Stated exercise:
Could you output each line of the data that follows exactly?

○ ○ ○ ○ ○ ○ ○

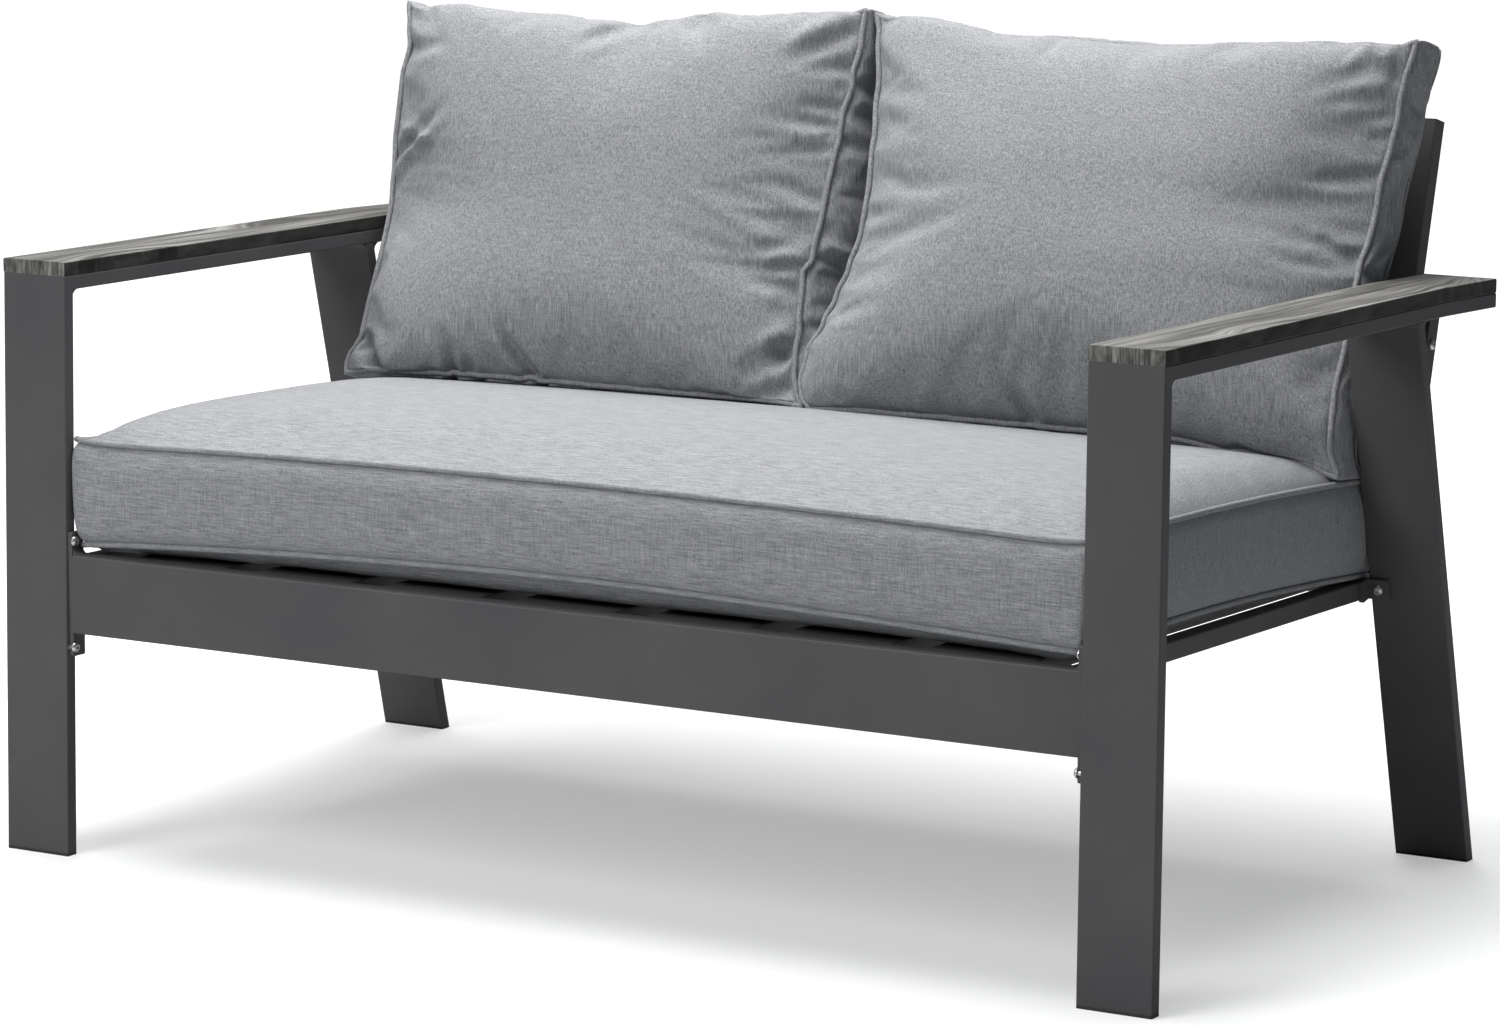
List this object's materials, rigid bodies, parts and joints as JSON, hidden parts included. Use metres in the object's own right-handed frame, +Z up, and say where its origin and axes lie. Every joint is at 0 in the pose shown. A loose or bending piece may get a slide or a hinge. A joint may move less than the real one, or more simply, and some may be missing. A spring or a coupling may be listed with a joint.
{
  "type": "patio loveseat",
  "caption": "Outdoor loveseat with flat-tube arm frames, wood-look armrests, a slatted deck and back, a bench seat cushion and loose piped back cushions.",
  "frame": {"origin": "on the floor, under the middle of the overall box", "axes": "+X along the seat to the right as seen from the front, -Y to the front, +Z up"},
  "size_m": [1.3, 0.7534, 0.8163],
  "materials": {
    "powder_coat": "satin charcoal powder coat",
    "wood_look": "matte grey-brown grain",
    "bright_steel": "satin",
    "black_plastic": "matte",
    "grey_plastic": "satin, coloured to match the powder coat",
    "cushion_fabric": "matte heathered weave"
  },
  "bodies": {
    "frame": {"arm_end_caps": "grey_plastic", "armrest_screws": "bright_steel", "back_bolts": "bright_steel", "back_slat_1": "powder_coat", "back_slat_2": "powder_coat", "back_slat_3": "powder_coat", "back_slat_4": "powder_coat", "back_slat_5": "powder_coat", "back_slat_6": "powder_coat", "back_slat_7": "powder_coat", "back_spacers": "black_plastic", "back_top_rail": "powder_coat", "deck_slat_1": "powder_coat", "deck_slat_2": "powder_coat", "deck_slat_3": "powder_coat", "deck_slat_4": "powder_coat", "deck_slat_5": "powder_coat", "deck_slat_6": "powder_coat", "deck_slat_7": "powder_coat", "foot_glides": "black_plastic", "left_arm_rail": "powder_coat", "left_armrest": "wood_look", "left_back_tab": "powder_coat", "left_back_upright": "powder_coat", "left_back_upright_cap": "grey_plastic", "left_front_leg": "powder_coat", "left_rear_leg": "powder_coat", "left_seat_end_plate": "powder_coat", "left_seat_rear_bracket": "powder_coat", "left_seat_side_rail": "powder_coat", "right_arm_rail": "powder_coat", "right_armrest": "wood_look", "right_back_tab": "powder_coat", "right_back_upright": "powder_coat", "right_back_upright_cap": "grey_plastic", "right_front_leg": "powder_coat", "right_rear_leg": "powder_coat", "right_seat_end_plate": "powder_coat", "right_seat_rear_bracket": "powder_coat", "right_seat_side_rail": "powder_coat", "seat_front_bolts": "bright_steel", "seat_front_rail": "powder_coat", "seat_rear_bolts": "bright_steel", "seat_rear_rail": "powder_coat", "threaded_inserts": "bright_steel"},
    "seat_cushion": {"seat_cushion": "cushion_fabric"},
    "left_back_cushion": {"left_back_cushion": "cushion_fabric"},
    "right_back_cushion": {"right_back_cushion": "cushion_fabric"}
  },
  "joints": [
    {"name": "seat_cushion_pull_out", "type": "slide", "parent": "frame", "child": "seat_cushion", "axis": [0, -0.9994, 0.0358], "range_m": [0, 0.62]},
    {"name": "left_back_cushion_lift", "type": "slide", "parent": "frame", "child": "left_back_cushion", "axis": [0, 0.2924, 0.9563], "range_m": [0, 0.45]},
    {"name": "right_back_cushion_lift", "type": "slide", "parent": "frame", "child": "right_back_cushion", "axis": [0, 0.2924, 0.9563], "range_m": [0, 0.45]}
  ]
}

○ ○ ○ ○ ○ ○ ○

The reply:
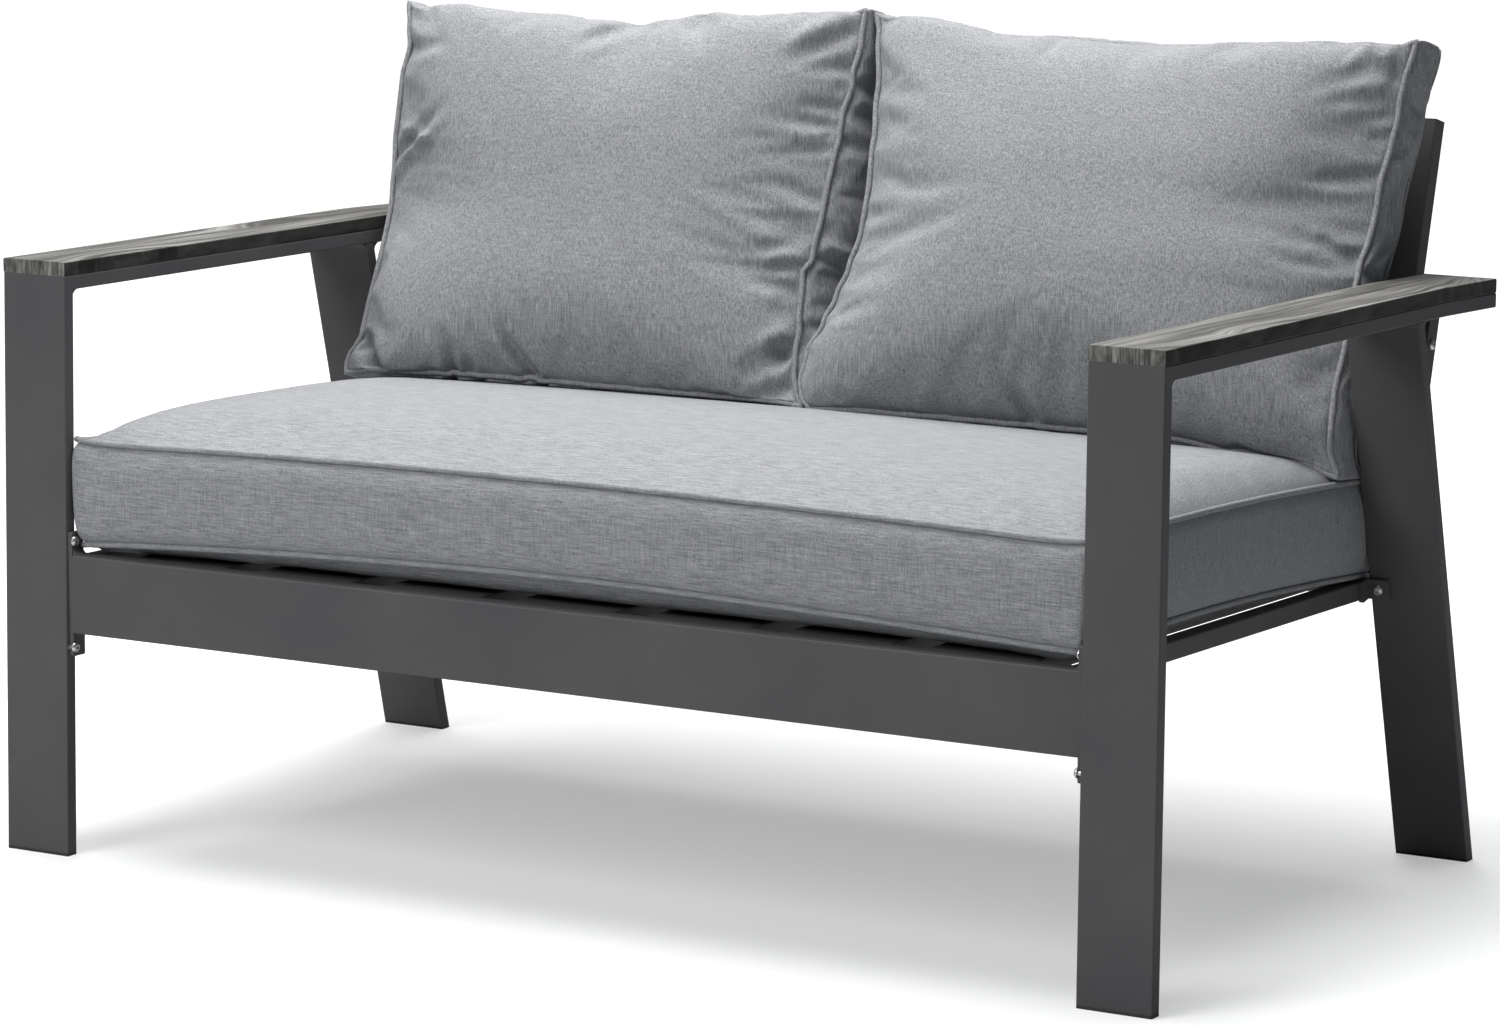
List this object's materials, rigid bodies, parts and joints as JSON, hidden parts included. Use metres in the object's own right-handed frame, +Z up, and say where its origin and axes lie. Every joint is at 0 in the pose shown. A loose or bending piece may get a slide or a hinge. A joint may move less than the real one, or more simply, and some may be missing. A spring or a coupling may be listed with a joint.
{
  "type": "patio loveseat",
  "caption": "Outdoor loveseat with flat-tube arm frames, wood-look armrests, a slatted deck and back, a bench seat cushion and loose piped back cushions.",
  "frame": {"origin": "on the floor, under the middle of the overall box", "axes": "+X along the seat to the right as seen from the front, -Y to the front, +Z up"},
  "size_m": [1.3, 0.7534, 0.8163],
  "materials": {
    "powder_coat": "satin charcoal powder coat",
    "wood_look": "matte grey-brown grain",
    "bright_steel": "satin",
    "black_plastic": "matte",
    "grey_plastic": "satin, coloured to match the powder coat",
    "cushion_fabric": "matte heathered weave"
  },
  "bodies": {
    "frame": {"arm_end_caps": "grey_plastic", "armrest_screws": "bright_steel", "back_bolts": "bright_steel", "back_slat_1": "powder_coat", "back_slat_2": "powder_coat", "back_slat_3": "powder_coat", "back_slat_4": "powder_coat", "back_slat_5": "powder_coat", "back_slat_6": "powder_coat", "back_slat_7": "powder_coat", "back_spacers": "black_plastic", "back_top_rail": "powder_coat", "deck_slat_1": "powder_coat", "deck_slat_2": "powder_coat", "deck_slat_3": "powder_coat", "deck_slat_4": "powder_coat", "deck_slat_5": "powder_coat", "deck_slat_6": "powder_coat", "deck_slat_7": "powder_coat", "foot_glides": "black_plastic", "left_arm_rail": "powder_coat", "left_armrest": "wood_look", "left_back_tab": "powder_coat", "left_back_upright": "powder_coat", "left_back_upright_cap": "grey_plastic", "left_front_leg": "powder_coat", "left_rear_leg": "powder_coat", "left_seat_end_plate": "powder_coat", "left_seat_rear_bracket": "powder_coat", "left_seat_side_rail": "powder_coat", "right_arm_rail": "powder_coat", "right_armrest": "wood_look", "right_back_tab": "powder_coat", "right_back_upright": "powder_coat", "right_back_upright_cap": "grey_plastic", "right_front_leg": "powder_coat", "right_rear_leg": "powder_coat", "right_seat_end_plate": "powder_coat", "right_seat_rear_bracket": "powder_coat", "right_seat_side_rail": "powder_coat", "seat_front_bolts": "bright_steel", "seat_front_rail": "powder_coat", "seat_rear_bolts": "bright_steel", "seat_rear_rail": "powder_coat", "threaded_inserts": "bright_steel"},
    "seat_cushion": {"seat_cushion": "cushion_fabric"},
    "left_back_cushion": {"left_back_cushion": "cushion_fabric"},
    "right_back_cushion": {"right_back_cushion": "cushion_fabric"}
  },
  "joints": [
    {"name": "seat_cushion_pull_out", "type": "slide", "parent": "frame", "child": "seat_cushion", "axis": [0, -0.9994, 0.0358], "range_m": [0, 0.62]},
    {"name": "left_back_cushion_lift", "type": "slide", "parent": "frame", "child": "left_back_cushion", "axis": [0, 0.2924, 0.9563], "range_m": [0, 0.45]},
    {"name": "right_back_cushion_lift", "type": "slide", "parent": "frame", "child": "right_back_cushion", "axis": [0, 0.2924, 0.9563], "range_m": [0, 0.45]}
  ]
}